» **WRITTEN PROBLEM**: Every line in the listing below from the one with "cad_parts[node].hide_render = cad_parts[node].hide_viewport" through the one with "FLOOR = -59.0" is to be reproduced exactly, both ends included; leave out the rest.
───
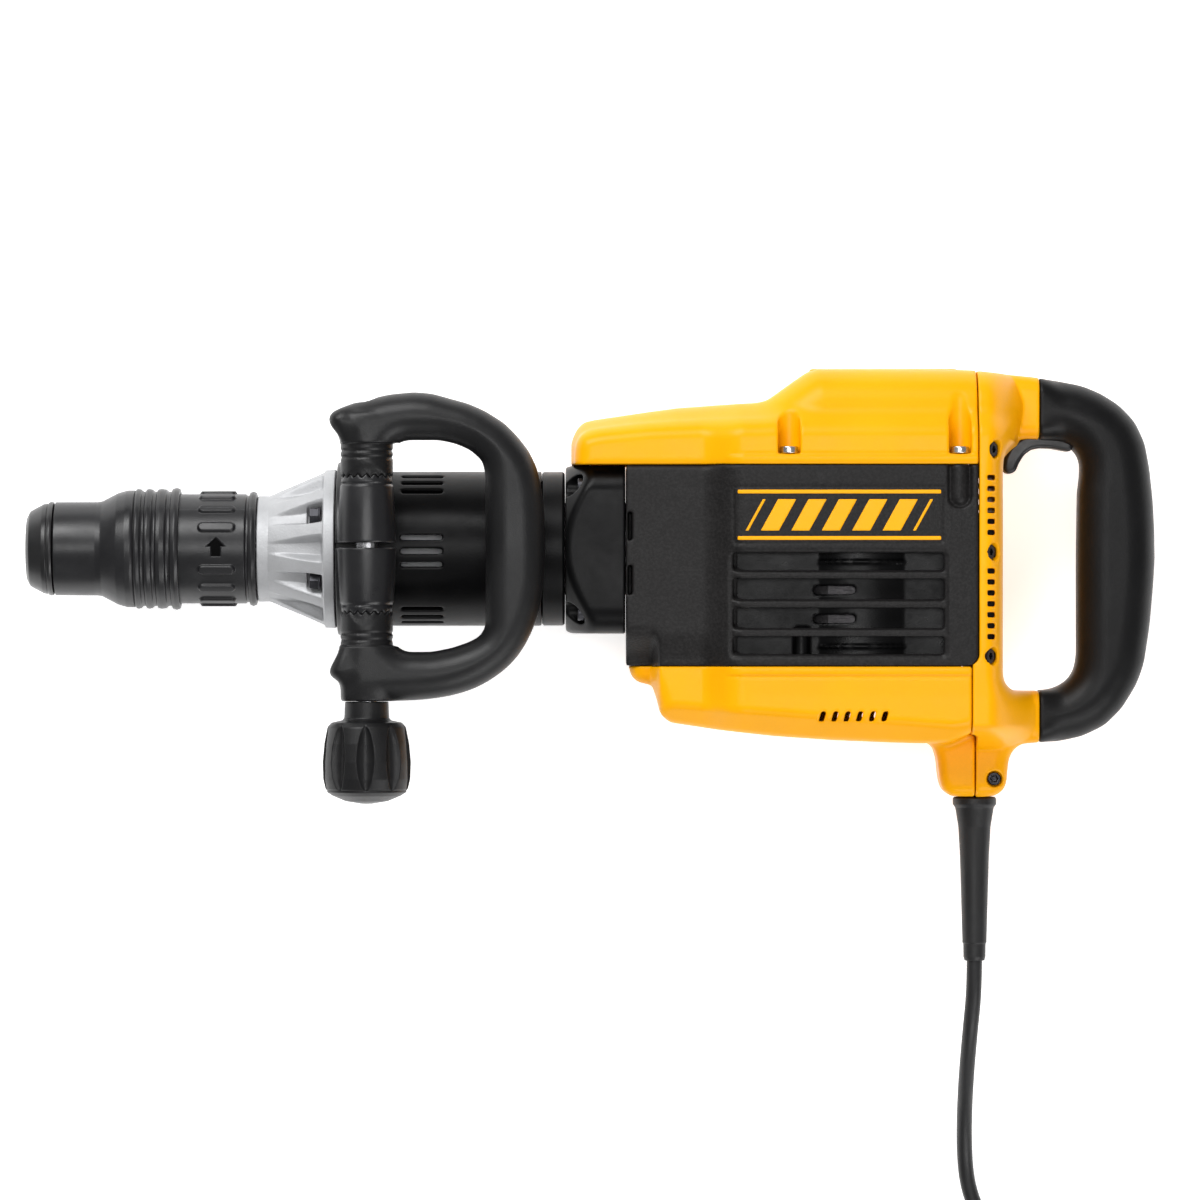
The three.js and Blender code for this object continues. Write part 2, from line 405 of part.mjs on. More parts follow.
// ---- clamp, loop handle, bolt and knob ------------------------------------
{
  const ring = join(tubeX(CLAMP_BORE, RING_R, -139.0, -106.6, 40),
    rodY(EAR_R, -34.9, 38.9, PIVOT_X, PIVOT_Z, 32),
    box(-134.6, -107.2, -31.5, 35.5, 26, PIVOT_Z));
  node('clamp_ring', cut(ring, rodX(CLAMP_BORE, -150, -90, 0, 0, 40), rodY(6.3, -60, 60, PIVOT_X, PIVOT_Z, 20),
    box(-150, -90, 0.1, 2.9, 30, 90)), 'sleeve');
  const arms = slab(LOOP, PIVOT_Z - 15, PIVOT_Z + 15, 8);
  const hubs = join(rodY(HUB_R, 39.2, 60, PIVOT_X, PIVOT_Z, 28), rodY(HUB_R, -83, -35.2, PIVOT_X, PIVOT_Z, 28));
  node('loop_handle', cut(join(arms, hubs), rodY(6.3, -90, 70, PIVOT_X, PIVOT_Z, 20), rodY(9.6, 60, 68.6, PIVOT_X, PIVOT_Z, 6)), 'grip');
  node('clamp_bolt', join(rodY(5.9, -112, 60.6, PIVOT_X, PIVOT_Z, 20), rodY(9.1, 60.3, 67, PIVOT_X, PIVOT_Z, 6)), 'zinc');
  let knob = turnedY([[-83.3, 6.3], [-83.3, 12.2], [-92.8, 12.2], [-94.8, 19.8], [-98, 21.4], [-116, 23.7], [-128, 23.0], [-131.4, 22.0], [-135.5, 16], [-138.6, 8], [-138.6, 0], [-113, 0], [-113, 6.3]], PIVOT_X, PIVOT_Z, 36);
  for (let i = 0; i < 9; i++) {
    const g = new THREE.CylinderGeometry(4.4, 4.4, 32, 10);
    g.translate(26.2, -115, 0);
    g.rotateY((i * 2 * Math.PI) / 9);
    g.translate(PIVOT_X, 0, PIVOT_Z);
    knob = knob.subtract(solid(g));
  }
  node('clamp_knob', knob, 'grip');
}
// ---- cord: strain relief, free cord, coil and plug ------------------------
const EXIT = new THREE.Vector3(EXIT_X, -226.6, 0);
node('strain_relief', turnedY([[-112, CORD_D / 2 + 0.3], [-112, 7.0], [-136.5, 7.0], [-136.5, 11.6], [-153, 8.7], [-169, 8.0], [-226.6, 6.3], [-226.6, CORD_D / 2 + 0.3]], EXIT.x, 0, 16), 'rubber');
const CORD = [[211.6, -226.9, 0], [211.2, -246, -1.5], [209.6, -266, -7], [208.4, -290, -22], [208.2, -312, -39.5], [208.6, -332, -50.5],
  [210, -350, FLOOR + 4.6], [214.5, -366, FLOOR + 4.6], [219.6, -374.2, FLOOR + 4.6]];
{
  const c = new THREE.Shape();
  for (let i = 0; i < 10; i++) c[i ? 'lineTo' : 'moveTo']((CORD_D / 2) * Math.cos((i * Math.PI) / 5), (CORD_D / 2) * Math.sin((i * Math.PI) / 5));
  const path = new THREE.CatmullRomCurve3(CORD.map(([x, y, z]) => new THREE.Vector3(x, y, z)));
  node('cord_tube', solid(new THREE.ExtrudeGeometry(c, { steps: 14, extrudePath: path, bevelEnabled: false })), 'rubber');
  // the spare length, a round coil lying on the floor
  const cx = 213.2, cy = -446.7, h = 17.7, half = 18.5;
  const ring = new THREE.LatheGeometry([[-half, 0.2], [half, 0.2], [half, h], [-half, h], [-half, 0.2]].map(([r, z]) => new THREE.Vector2(COIL_MEAN_R + r, z)), 32);
  ring.rotateX(Math.PI / 2);
  ring.translate(cx, cy, FLOOR);
  node('cord_coil', solid(ring), 'rubber');
  // two-pin plug lying beside the coil
  const px = cx - 88, py = cy + 2;
  const body = slab([[px - 9, py], [px + 9, py], [px + 15, py + 20], [px + 15, py + 34], [px - 15, py + 34], [px - 15, py + 20]], FLOOR + 0.5, FLOOR + 21.9, 4);
  node('plug', join(body, box(px - 7.1, px - 5.6, py + 30, py + 52, FLOOR + 8, FLOOR + 14.4), box(px + 5.6, px + 7.1, py + 30, py + 52, FLOOR + 8, FLOOR + 14.4)), 'rubber');
}
// ---- origin at the middle of the underside, without the free cord ---------
const FREE = new Set(['strain_relief', 'cord_tube', 'cord_coil', 'plug']);
const extent = new THREE.Box3();
for (const m of group.children) if (!FREE.has(m.name)) extent.expandByObject(m);
group.position.set(-(extent.min.x + extent.max.x) / 2, -(extent.min.y + extent.max.y) / 2, -extent.min.z);
export default group;
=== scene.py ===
"""Demolition hammer lying on its side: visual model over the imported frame. Lengths below are in millimetres in the tool's own frame
(hammer axis at Y = 0, Z = 0; X towards the rear handle, Y towards the top cover, Z away from the floor) until place() turns them into the row frame."""
import math

import bpy
import numpy as np
from mathutils import Matrix, Vector


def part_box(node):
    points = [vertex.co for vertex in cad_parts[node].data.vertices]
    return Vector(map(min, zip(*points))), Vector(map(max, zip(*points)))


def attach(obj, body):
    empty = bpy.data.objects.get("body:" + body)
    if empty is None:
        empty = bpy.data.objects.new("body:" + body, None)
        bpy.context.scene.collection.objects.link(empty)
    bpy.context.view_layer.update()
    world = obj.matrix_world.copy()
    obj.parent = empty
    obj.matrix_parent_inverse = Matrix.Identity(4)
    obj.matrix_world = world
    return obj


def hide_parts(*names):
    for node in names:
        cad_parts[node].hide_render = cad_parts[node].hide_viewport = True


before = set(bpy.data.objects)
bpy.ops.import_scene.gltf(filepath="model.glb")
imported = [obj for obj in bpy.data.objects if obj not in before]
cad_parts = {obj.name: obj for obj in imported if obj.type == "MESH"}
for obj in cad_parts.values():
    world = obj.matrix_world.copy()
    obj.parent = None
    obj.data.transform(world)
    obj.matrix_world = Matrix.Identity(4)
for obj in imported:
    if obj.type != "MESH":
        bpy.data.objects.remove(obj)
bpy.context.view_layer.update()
OFF = np.array([-0.5, 20.2, 59.0])
FLOOR = -59.0


def place(p):
    return (np.asarray(p, float) + OFF) / 1000.0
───
» **TASK ANSWER**:
        cad_parts[node].hide_render = cad_parts[node].hide_viewport = True


before = set(bpy.data.objects)
bpy.ops.import_scene.gltf(filepath="model.glb")
imported = [obj for obj in bpy.data.objects if obj not in before]
cad_parts = {obj.name: obj for obj in imported if obj.type == "MESH"}
for obj in cad_parts.values():
    world = obj.matrix_world.copy()
    obj.parent = None
    obj.data.transform(world)
    obj.matrix_world = Matrix.Identity(4)
for obj in imported:
    if obj.type != "MESH":
        bpy.data.objects.remove(obj)
bpy.context.view_layer.update()
OFF = np.array([-0.5, 20.2, 59.0])
FLOOR = -59.0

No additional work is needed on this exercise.